Being beaten down by the system over and over, and being a wage slave does not leave much time or motivation for independent study. The notion of even having enough free time to work out something like relativity has been an absurd fantasy my whole life.

All in all, life has been lonely and traumatizing. The isolation of not having an intellectual peer is really profound, and it's taboo to even talk about. The moment you say you're smarter than the average bear, people come crawling out of the woodwork to tell you how wrong you are. I've heard many anecdotes from people like me who have hidden their true talent their entire life. I wanted so desperately to fit in, to find a peer group, to not be so utterly alone. I hid my talents even from myself. I built walls so high that even decades later I still don't know what I'm really capable of. I've never explored the full extent of my abilities.

I'm no Einstein, but if someone like me has been so thoroughly stymied by life and society, I have no trouble imagining an Einstein or a Hawking being crushed into the dirt.
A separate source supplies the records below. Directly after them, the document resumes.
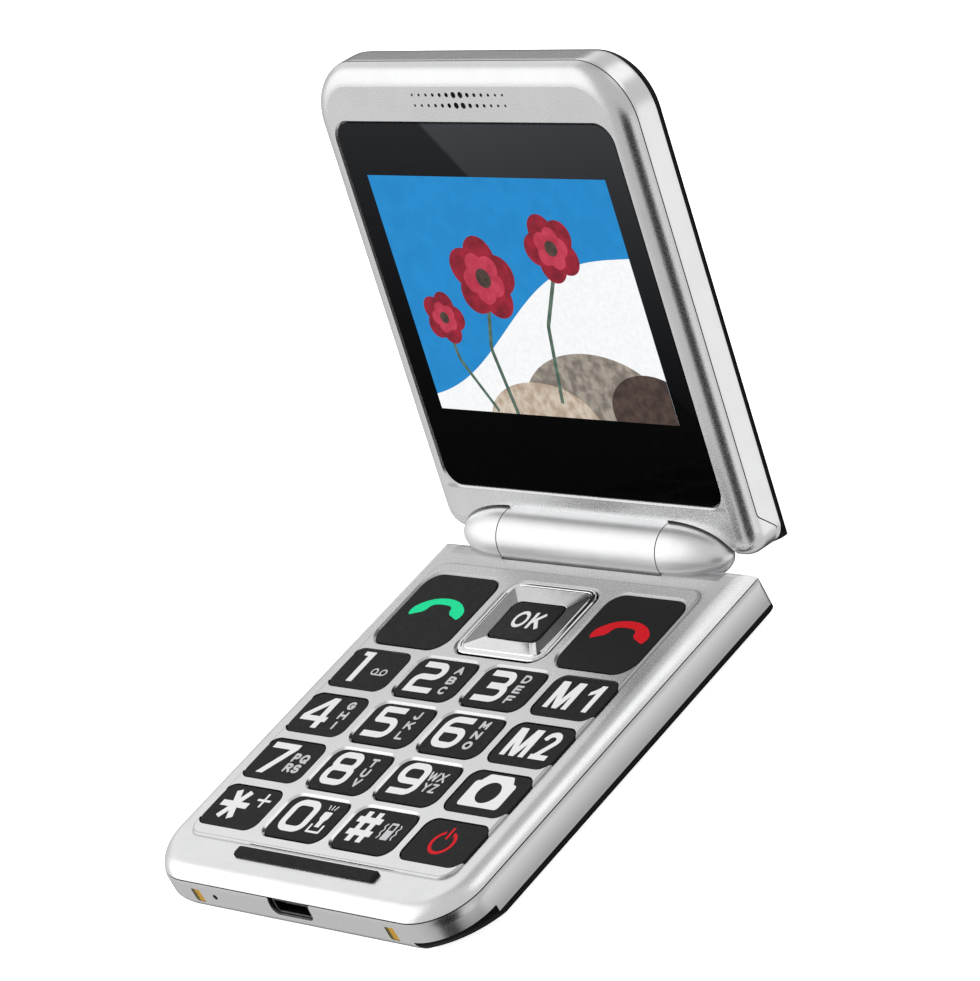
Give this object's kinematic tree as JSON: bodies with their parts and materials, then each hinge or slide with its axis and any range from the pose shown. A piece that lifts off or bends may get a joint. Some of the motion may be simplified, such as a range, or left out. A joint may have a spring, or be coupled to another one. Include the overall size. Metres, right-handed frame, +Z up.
{
  "type": "flip phone",
  "caption": "Folding mobile phone, shown open: a keypad half and a display half joined by a friction hinge, with pressing keys and a rocking navigation ring.",
  "frame": {"origin": "middle of the base's flat underside, which the phone lies on", "axes": "+X to the phone's right, +Y from the front edge towards the hinge, +Z up; the lid stands open at 103.3 degrees from the keypad"},
  "size_m": [0.0642, 0.0976, 0.0794],
  "materials": {
    "silver_paint": "satin silver paint with a fine metallic grain",
    "silver_side": "satin silver paint, a shade darker",
    "black_gloss": "glossy black moulded plastic",
    "black_rubber": "matt black",
    "grey_rubber": "translucent grey silicone",
    "nav_silver": "bright silver coating",
    "key_grey": "charcoal, satin, white printed legends",
    "key_gloss": "dark, slightly glossy",
    "window_glass": "tinted clear window with a printed black border",
    "display": "lit display",
    "board_green": "solder mask",
    "battery_can": "wrapped pouch cell",
    "dark_plastic": "black moulded plastic",
    "steel": "plain steel",
    "gold": "gold plated",
    "lens_glass": "dark clear lens",
    "white_lens": "frosted white",
    "flex_amber": "polyimide film"
  },
  "bodies": {
    "base": {"base_front_shell": "silver_paint", "base_rear_shell": "silver_side", "battery_cover": "black_gloss", "bumper_strip": "black_rubber", "keypad_membrane": "grey_rubber", "nav_pivots": "dark_plastic", "main_board": "board_green", "battery": "battery_can", "battery_contacts": "dark_plastic", "sim_holder": "steel", "loudspeaker": "steel", "vibration_motor": "steel", "microphone": "steel", "usb_socket": "steel", "charging_contacts": "gold", "base_screws": "steel", "hinge_shaft": "steel", "hinge_bush": "dark_plastic", "cable_base": "flex_amber"},
    "lid": {"lid_front_shell": "silver_paint", "lid_rear_shell": "silver_side", "lid_back_cover": "black_gloss", "display_window": "window_glass", "display_panel": "display", "lid_board": "board_green", "earpiece": "dark_plastic", "earpiece_mesh": "dark_plastic", "camera_module": "dark_plastic", "camera_lens": "lens_glass", "torch_led": "white_lens", "magnet": "steel", "lid_screws": "steel", "hinge_cartridge": "steel", "hinge_spring": "steel", "hinge_cam": "dark_plastic", "cable_lid": "flex_amber"},
    "nav_plate": {"nav_rocker": "steel"},
    "nav_ring": {"nav_ring": "nav_silver"},
    "ok_button": {"key_ok": "key_gloss"},
    "1_button": {"key_1": "key_grey"},
    "2_button": {"key_2": "key_grey"},
    "3_button": {"key_3": "key_grey"},
    "m1_button": {"key_m1": "key_grey"},
    "4_button": {"key_4": "key_grey"},
    "5_button": {"key_5": "key_grey"},
    "6_button": {"key_6": "key_grey"},
    "m2_button": {"key_m2": "key_grey"},
    "7_button": {"key_7": "key_grey"},
    "8_button": {"key_8": "key_grey"},
    "9_button": {"key_9": "key_grey"},
    "camera_button": {"key_camera": "key_grey"},
    "star_button": {"key_star": "key_grey"},
    "0_button": {"key_0": "key_grey"},
    "hash_button": {"key_hash": "key_grey"},
    "power_button": {"key_power": "key_grey"},
    "send_button": {"key_send": "key_grey"},
    "end_button": {"key_end": "key_grey"}
  },
  "joints": [
    {"name": "lid_hinge", "type": "hinge", "parent": "base", "child": "lid", "pos_m": [0, 0.03605, 0.00885], "axis": [-1, 0, 0], "range_deg": [-103.3, 31.7]},
    {"name": "key_1_press", "type": "slide", "parent": "base", "child": "1_button", "axis": [0, 0, -1], "range_m": [0, 0.0003], "stiffness_N_per_m": 6000},
    {"name": "key_2_press", "type": "slide", "parent": "base", "child": "2_button", "axis": [0, 0, -1], "range_m": [0, 0.0003], "stiffness_N_per_m": 6000},
    {"name": "key_3_press", "type": "slide", "parent": "base", "child": "3_button", "axis": [0, 0, -1], "range_m": [0, 0.0003], "stiffness_N_per_m": 6000},
    {"name": "key_m1_press", "type": "slide", "parent": "base", "child": "m1_button", "axis": [0, 0, -1], "range_m": [0, 0.0003], "stiffness_N_per_m": 6000},
    {"name": "key_4_press", "type": "slide", "parent": "base", "child": "4_button", "axis": [0, 0, -1], "range_m": [0, 0.0003], "stiffness_N_per_m": 6000},
    {"name": "key_5_press", "type": "slide", "parent": "base", "child": "5_button", "axis": [0, 0, -1], "range_m": [0, 0.0003], "stiffness_N_per_m": 6000},
    {"name": "key_6_press", "type": "slide", "parent": "base", "child": "6_button", "axis": [0, 0, -1], "range_m": [0, 0.0003], "stiffness_N_per_m": 6000},
    {"name": "key_m2_press", "type": "slide", "parent": "base", "child": "m2_button", "axis": [0, 0, -1], "range_m": [0, 0.0003], "stiffness_N_per_m": 6000},
    {"name": "key_7_press", "type": "slide", "parent": "base", "child": "7_button", "axis": [0, 0, -1], "range_m": [0, 0.0003], "stiffness_N_per_m": 6000},
    {"name": "key_8_press", "type": "slide", "parent": "base", "child": "8_button", "axis": [0, 0, -1], "range_m": [0, 0.0003], "stiffness_N_per_m": 6000},
    {"name": "key_9_press", "type": "slide", "parent": "base", "child": "9_button", "axis": [0, 0, -1], "range_m": [0, 0.0003], "stiffness_N_per_m": 6000},
    {"name": "key_camera_press", "type": "slide", "parent": "base", "child": "camera_button", "axis": [0, 0, -1], "range_m": [0, 0.0003], "stiffness_N_per_m": 6000},
    {"name": "key_star_press", "type": "slide", "parent": "base", "child": "star_button", "axis": [0, 0, -1], "range_m": [0, 0.0003], "stiffness_N_per_m": 6000},
    {"name": "key_0_press", "type": "slide", "parent": "base", "child": "0_button", "axis": [0, 0, -1], "range_m": [0, 0.0003], "stiffness_N_per_m": 6000},
    {"name": "key_hash_press", "type": "slide", "parent": "base", "child": "hash_button", "axis": [0, 0, -1], "range_m": [0, 0.0003], "stiffness_N_per_m": 6000},
    {"name": "key_power_press", "type": "slide", "parent": "base", "child": "power_button", "axis": [0, 0, -1], "range_m": [0, 0.0003], "stiffness_N_per_m": 6000},
    {"name": "key_send_press", "type": "slide", "parent": "base", "child": "send_button", "axis": [0, 0, -1], "range_m": [0, 0.0003], "stiffness_N_per_m": 6000},
    {"name": "key_end_press", "type": "slide", "parent": "base", "child": "end_button", "axis": [0, 0, -1], "range_m": [0, 0.0003], "stiffness_N_per_m": 6000},
    {"name": "ok_press", "type": "slide", "parent": "base", "child": "ok_button", "axis": [0, 0, -1], "range_m": [0, 0.0003], "stiffness_N_per_m": 6000},
    {"name": "nav_up_down", "type": "hinge", "parent": "base", "child": "nav_plate", "pos_m": [0, 0.01915, 0.00584], "axis": [1, 0, 0], "range_deg": [-1.2, 1.2], "stiffness_Nm_per_rad": 0.7},
    {"name": "nav_left_right", "type": "hinge", "parent": "nav_plate", "child": "nav_ring", "pos_m": [0, 0.01915, 0.00628], "axis": [0, 1, 0], "range_deg": [-1.2, 1.2], "stiffness_Nm_per_rad": 0.7}
  ]
}
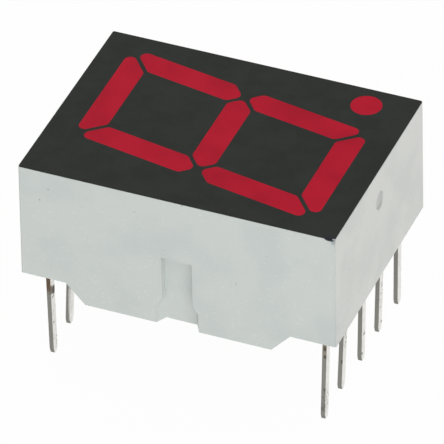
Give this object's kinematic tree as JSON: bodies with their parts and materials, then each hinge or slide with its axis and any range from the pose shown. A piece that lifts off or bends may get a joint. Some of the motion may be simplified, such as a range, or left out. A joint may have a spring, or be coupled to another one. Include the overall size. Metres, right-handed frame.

Sometimes I get really sad thinking about what could have been and where it all went wrong. I grieve for the person I could have been. I wasted decades of my life and have nothing but scars and burnt bridges to show for it. I try not to go down that particular mental path too often.

-

The other side of this coin is the nature of scientific development these days. We've pushed knowledge so much farther than most people realize. It now takes teams of people and ludicrous amounts of resources to pursue a breakthrough. Probably most of our modern day geniuses are quietly toiling away on developments that the public won't ever realize or appreciate.

We're on an exponential curve of scientific and technologic advancement. We're making all kinds of breakthroughs all the time. But there probably isn't a breakthrough to be made on the reality shattering scale of general relativity. At least not one that a single person can come up with in their spare time.

There's lots of reasons we don't have a modern Einstein. Geniuses absolutely do still exist, but they're either denied the opportunity to contribute or their contributions are just one of many in their field. Within the scientific community, many of these people are known and appropriately appreciated, but there's nothing sensational enough to capture the attention of the media and the public.

I'd say it's mostly social reasons, but also we've pushed the boundary of knowledge so far that it's just harder to punch through than it was a century ago. I guarantee geniuses at or beyond the level of Einstein are still being born today, but no one cares to recognize them the same way.


I know it's really bad form to quote the first sentence of an article and say you stopped reading there but...

> entirety of knowledge and that didn’t trigger a golden age

Assumes facts not in evidence!

I think that we are so inundated in amazing things and have so much access to amazing things that instead we're just forgetting how to be amazed!

The metrics given in the article aren't convincing. So the number of "geniuses" per capata is down. So? The absolute numbers of people are way up! And what it takes to be "accomplished" has accordingly increased.

I'm just a random guy and tooting around with recreational mathematics I've from time to time made a discovery I found that I thought was really interesting only to find on further research it WAS an interesting discovery ... in the 1940s by some big name (or in the 1800s by Gauss). This is only possible-- for me-- because I'm standing on the shoulders of many greats and I have tremendous tools available to me that didn't exist even decades ago.

To me that sounds like the renaissance the that the author presumes doesn't exist!

Now this stuff isn't usually resulting in published work-- but that's because it's already published (and well enough available that I know it's published). The bar is higher now.

So it's a darn good thing that we have all these advances because they're whats needed to continue making progress and accelerating, even if it doesn't look that impressive when divided by our exponential population growth. With so much amazing happening people are off doing stuff that isn't captured by the metrics. Some of that stuff could be amazing in it's own light too, but in ways our historical perspective doesn't capture and appreciate.

As far as singular genius goes: As we all become better, due to better tools and better access to knowledge, it makes sense that our accomplishments will become more compressed against the ceiling of what's possible given our current technology. Moreover, we work on more things today that are of a scope greater than any single human-- and this work depends on the collective effort of large teams.

These change likely decrease the importance and visibility of singular genius.

Even if we accept that it's less common now, due to rarity singular genius is difficult to rigorously study and probably impossible study so ethically: Maybe it's down because incest is less common or because child abuse is less common! There are a lot of things which have changed in recent errors which we would not reverse for the sake of more outstanding geniuses.

Instead of looking back and lamenting the that the concentration of singular genius seems to have decreased there is probably so much more to gain from growing into all the new possibilities that have opened to us recently, many of which we've only barely begun to comprehend.

(and, if it isn't clear-- I didn't actually stop reading at the beginning ;) )


Totally agree. There's no way it's early enough to say whether or not something has triggered a golden age today - we need the benefit of historical perspective for that.

Other assumed facts:

1) we ever started "making Einsteins" in the first place

2) Assuming (1), we actually stopped

Lots of other things are possible:

- there are people of incredible genius out there making profound discoveries the author is unaware of

- there are people of incredible genius out there making profound discoveries the impact of which has yet to be generally felt or appreciated

- So much is being published now and some fields are so niche and complex that it takes time for the community to process and undestand work that is done

- People are empowered by better tools etc to tackle bigger things which take longer and require more collaboration (eg the langlands project)

- geniuses aren't made at all, but instead just come along every now and again at random. You can't extrapolate from a stochastic process involving very rare events and make any kind of determination whatsoever about trends without having that determination basically just reflect your assumptions.